It was the Second Chechen War which would make Putin the Putin we know today, the nationalistic figure with a fake sense of machismo.
So, how did Putin deal with Chechens?
In an article from the beginning of March which thought Putin could replicate the Chechnya “model” in Ukraine, we read:
The Russian Federation fought its first war against Chechnya in 1994. It went on until 1996, was hugely unpopular at home, and showed that what had been a Soviet bear of a military was now a toothless Russian tiger. Russia’s President Boris Yeltsin had to settle for a ceasefire over a definitive victory.
As many as 250,000 civilians were killed in the combined Chechen wars, along with many thousands more combatants on both sides. Reports of rape, arson, torture, and other crimes by Russian soldiers were widespread — and cast as a wholly necessary evil by those forces. “Without bespredel [no limits warfare], we’ll get nowhere in Chechnya,” a 21-year-old Russian conscript told the Los Angeles Times in 2000. “We have to be cruel to them. Otherwise, we’ll achieve nothing.”
The Russians employed infantry, special forces, tanks, and artillery, as well as carpet-bombing parts of Chechnya, with seemingly little regard for whether civilians were underneath their planes.
The second Chechen war began in 1999. It was then-Prime Minister Vladimir Putin’s war, and it was to the death.
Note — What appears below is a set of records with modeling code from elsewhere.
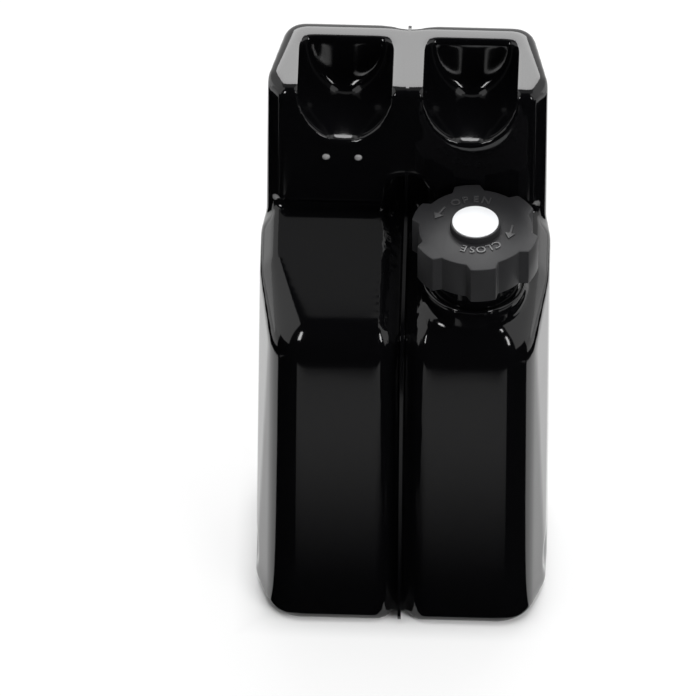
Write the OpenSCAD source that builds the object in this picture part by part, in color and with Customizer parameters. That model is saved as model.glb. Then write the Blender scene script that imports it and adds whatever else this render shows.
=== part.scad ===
// Fuel canister with two hand troughs, a sloping shoulder and a screw cap, in millimetres.
// It stands upright: X runs to its right, -Y is the front, and Z starts at the ground.

/* [Body] */
// Width across the side walls
body_w = 180; // [170:1:220]
// Depth from front face to back face
body_d = 150; // [150:1:180]
// Height to the top of the grip bars
body_h = 370; // [360:1:420]
// Thickness of the blown wall
wall = 3; // [2:0.5:3.5]
// Radius that rounds the front face into the shoulder and into the corners
front_r = 24; // [20:1:28]
// Radius of the edge round the base
base_r = 8; // [5:0.5:10]
// Radius of the back corners in plan
back_r = 20; // [14:1:24]
// How far each side wall runs in towards the back corner
back_in = 8; // [4:1:10]
// Height at which the flat front face ends
front_face_top = 217; // [200:1:225]
// Depth of the side facet in front of the flat side wall, at the base
facet_depth_base = 39; // [34:1:45]
// Depth of the side facet in front of the flat side wall, at the shoulder
facet_depth_top = 57; // [50:1:62]
// How far the front corner stands in from the side wall
facet_in = 6; // [3:0.5:9]

/* [Shoulder] */
// Slope of the shoulder
shoulder_angle = 24; // [18:1:28]
// Width of the bevel along the side of the shoulder
bevel_w = 9; // [6:0.5:12]
// Height of the bevel along the side of the shoulder
bevel_h = 11; // [7:0.5:14]
// Radius that softens the bevel's edges
edge_r = 5; // [4.5:0.5:7]

/* [Grip block] */
// Depth of the shoulder in front of the grip block
shoulder_d = 82; // [82:1:88]
// Width of the grip block at its widest
block_w = 174; // [166:1:178]
// Width of the grip block at the back
block_back_w = 158; // [150:1:170]
// Width of the grip block's front face between its corner facets
block_face_w = 158; // [150:1:164]
// Depth of the corner facets of the grip block
block_facet_d = 12; // [8:1:16]
// Radius of the upright corners at the front of the block
block_edge_r = 4.5; // [4:0.5:6]
// Radius of the upright corners at the back of the block
block_back_r = 14; // [10:1:20]
// Radius along the front and the sides of the bars' top
bar_r = 5; // [4.5:0.5:9]
// Radius along the back of the block's top
back_bar_r = 9; // [5:0.5:10]

/* [Hand troughs] */
// Distance between the middles of the two troughs
trough_pitch = 78; // [74:1:84]
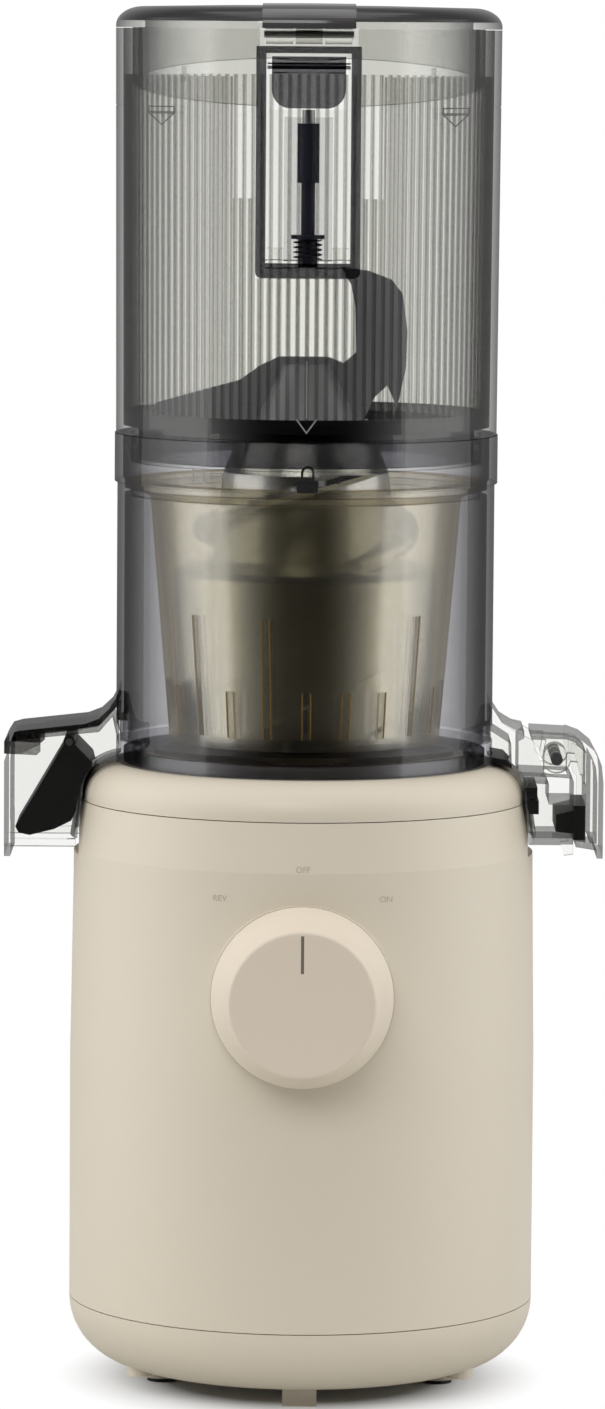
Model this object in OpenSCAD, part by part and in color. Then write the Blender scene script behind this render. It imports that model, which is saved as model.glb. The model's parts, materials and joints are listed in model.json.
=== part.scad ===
// Vertical slow juicer: a round motor base, a clear juicing chamber with two spouts,
// and a clear feed hopper with a hinged lid. Millimetres, +Z up, front towards -Y.
// The origin is on the drive axis, on the surface that the feet stand on.

/* [Motor base] */
// Radius of the motor base
base_r = 76; // [70:0.1:92]
// Height of the deck that the chamber stands on
base_h = 203.8; // [190:0.1:246]
// Wall of the moulded base shells
base_wall = 2.6; // [2:0.1:3.4]
// Radius of the round shoulder at the top of the base
shoulder_r = 10.5; // [8:0.5:14]
// Radius of the rounding under the base
bottom_r = 21; // [16:0.5:26]
// Height of the underside above the surface
foot_h = 6.5; // [5:0.1:9]
// Visible gap between two base shells
seam_gap = 0.3; // [0.2:0.05:0.6]
// Height of the lower seam above the surface
lower_seam_z = 27.9; // [27.6:0.1:34]
// Distance of the upper seam below the deck
upper_seam_drop = 12.2; // [11.5:0.1:15]

/* [Knob] */
// Radius of the knob at the body
knob_base_r = 29; // [24:0.5:35]
// Radius of the knob's flat face
knob_face_r = 23.6; // [18:0.5:28]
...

A “they make a desert and call it peace” kind of war. The Chechen capital of Grozny — already damaged by the first war — was left as a hole in a map, called the most destroyed city on the planet by the United Nations. Almost nothing was left standing, nearly no one spared.
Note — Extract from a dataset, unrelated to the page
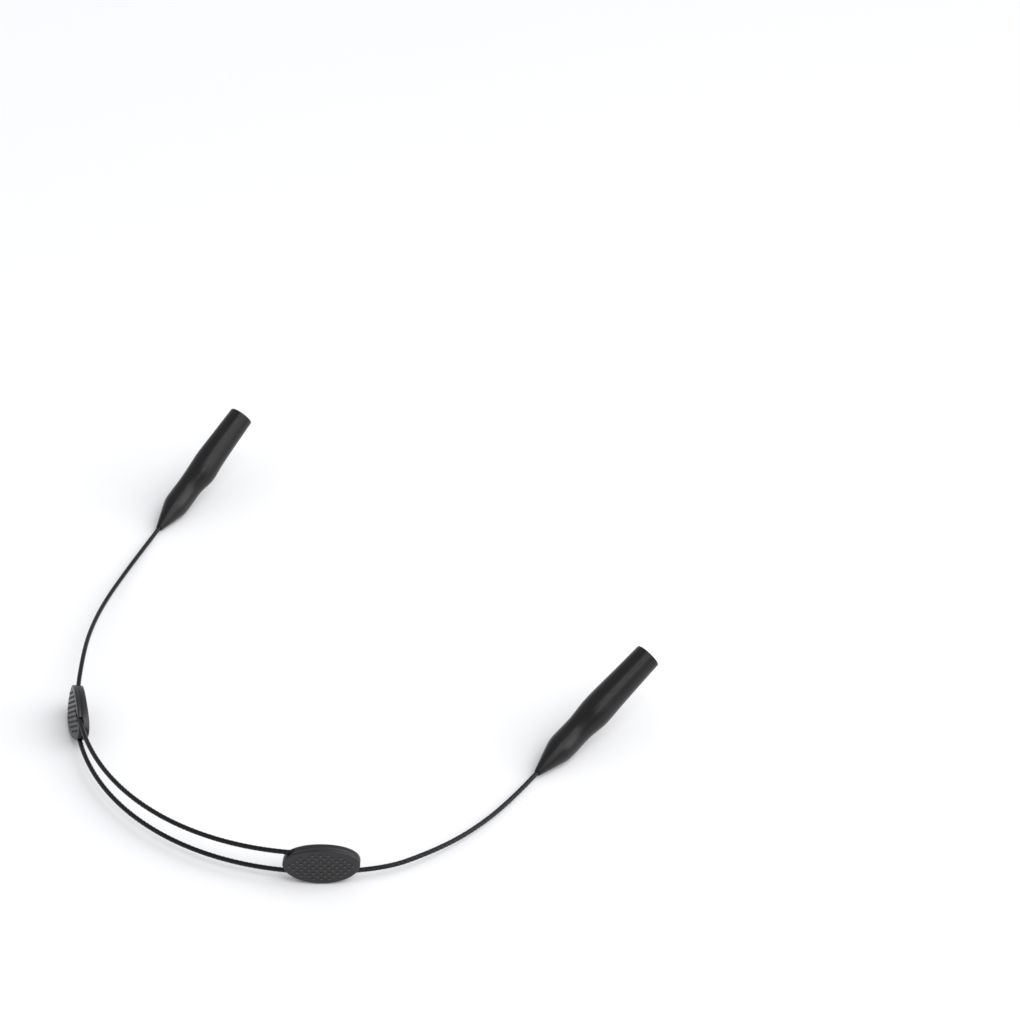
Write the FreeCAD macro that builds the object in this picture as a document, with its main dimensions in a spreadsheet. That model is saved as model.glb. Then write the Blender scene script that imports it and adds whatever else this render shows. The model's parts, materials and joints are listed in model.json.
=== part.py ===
"""Adjustable eyewear retainer: two soft temple sleeves on two coated wire ropes, which run
through a pair of oval sliders.  Each rope is crimped into one slider and runs through the
other, so drawing the sliders apart shortens the loop and bringing them together lengthens it.

Frame: millimetres, +Z up, origin on the table under the middle of the solid parts.  The strap
stands on the noses of its sleeves and on the long edges of its sliders, open side towards +Y.
"""
import FreeCAD, Part
import math
import os
from FreeCAD import Placement, Rotation, Vector

os.makedirs("parts", exist_ok=True)
doc = FreeCAD.newDocument("EyewearRetainer")

# ---------------------------------------------------------------- driving dimensions
sheet = doc.addObject("Spreadsheet::Sheet", "Dimensions")

DIMENSIONS = [
    # the circle that the doubled stretch lies on, and the heights of its two ropes
    ("loop_x", 17.7), ("loop_y", 3.2),
    ("upper_radius", 61.4), ("upper_height", 7.35),
    ("lower_radius", 62.2), ("lower_height", 2.65),
    # coated wire rope
    ("rope_radius", 0.55),
    # sliders: elliptic plates bent to the loop, each of two shells, and the channels in them
    ("slider_length", 17.0), ("slider_height", 9.3), ("slider_thickness", 2.6),
    ("parting_offset", 0.2), ("front_edge", 0.3), ("back_edge", 0.5), ("parting_groove", 0.16),
    ("channel_radius", 0.75), ("pocket_radius", 0.82), ("bush_bore", 0.6),
    ("left_slider_angle", -124.8), ("left_slider_yaw", 4.0), ("left_slider_lean", 17.0),
    ("left_slider_lift", 4.76), ("left_slider_shift", 0.0),
    ("right_slider_angle", -45.4), ("right_slider_yaw", 0.0), ("right_slider_lean", 4.5),
    ("right_slider_lift", 4.71), ("right_slider_shift", 0.0),
    # angles round the loop: the channels, half a bush, half a ferrule, and the ferrule's place
    ("channel_angle", 12.0), ("bush_half_angle", 2.3), ("ferrule_half_angle", 2.0),
    ("ferrule_offset", 1.3), ("rope_seat", 0.5),
    # temple sleeve: a cone on the rope that rounds into the neck, which bends
    ("tip_radius", 0.8), ("cone_radius", 2.6), ("cone_length", 6.2),
    ("round_radius", 3.03), ("round_length", 7.7), ("neck_radius", 3.2), ("nose_length", 9.2),
    ("bend_radius", 19.5), ("bend_angle", 20.0),
    # the barrel: it swells from the neck to its bulge and falls to the mouth
    ("foot_radius", 3.335), ("foot_length", 1.3), ("swell_radius", 3.47), ("swell_length", 2.7),
    ("bulge_radius", 3.74), ("bulge_length", 5.9), ("fall_radius", 3.54), ("fall_length", 10.6),
    ("mouth_radius", 3.25), ("mouth_edge", 0.3), ("barrel_length", 23.6),
    # the socket for the temple, and the crimp in the nose
    ("socket_radius", 2.0), ("socket_depth", 20.0), ("mouth_flare", 0.5),
    ("nose_bore", 0.6), ("crimp_radius", 1.0), ("crimp_start", 3.0), ("crimp_length", 3.0),
    # how far a cutting tool runs past the face that it opens
    ("overrun", 1.0),
]

for line, (alias, value) in enumerate(DIMENSIONS, start=1):
    sheet.set(f"A{line}", alias)
    sheet.set(f"B{line}", str(value))
    sheet.setAlias(f"B{line}", alias)
doc.recompute()


def size(alias):
    """The value that the sheet holds under this alias."""
    return float(sheet.get(alias))


def bind(thing, **formulas):
    """Tie properties of an object to the sheet, whose aliases stand in square brackets."""
    for name, formula in formulas.items():
        for alias, _ in DIMENSIONS:
            formula = formula.replace(f"[{alias}]", f"Dimensions.{alias}")
        thing.setExpression(name, formula)


nodes = {}


def node(thing, name):
    """Give a finished sub-part the name that its file takes."""
    thing.Label = name
    nodes[name] = thing


# ---------------------------------------------------------------- sliders
LOOP_CENTRE = Vector(size("loop_x"), size("loop_y"), 0)
MEAN_RADIUS = (size("upper_radius") + size("lower_radius")) / 2


def plane_of(body, role):
    """The origin plane of a body with this role."""
    return next(item for item in body.Origin.OriginFeatures if item.Role == role)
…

There’s also evidence of cluster bombs being employed. These are larger bombs that contain smaller explosive munitions inside; when the larger shell detonates, the smaller bombs spread with no control over where they will land. They’re banned by international treaty largely because they typically cause more civilian casualties than other bombs, though neither Russia nor the United States have signed that pact.
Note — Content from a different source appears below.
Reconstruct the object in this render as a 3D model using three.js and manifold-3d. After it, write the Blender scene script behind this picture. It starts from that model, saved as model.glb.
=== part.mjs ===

Bucha-like massacres during the Second Chechen War include that of Staropromyslovsky. But now we’re more than a month after the article, so did Putin act with Ukrainians like he did with Chechens?
The sad response, for Chechens, is a definitive no: Chechens would have loved to be treated as “bad” as the Ukrainians, but, well, they’re Muslims, you can dehumanize them through the charges of “terrorism,” “radicalism,” and so on.
I’m just waiting for “Sheikh” Imran Hosein to tell us that Chechens are Gog and Magog and Putin was right all along.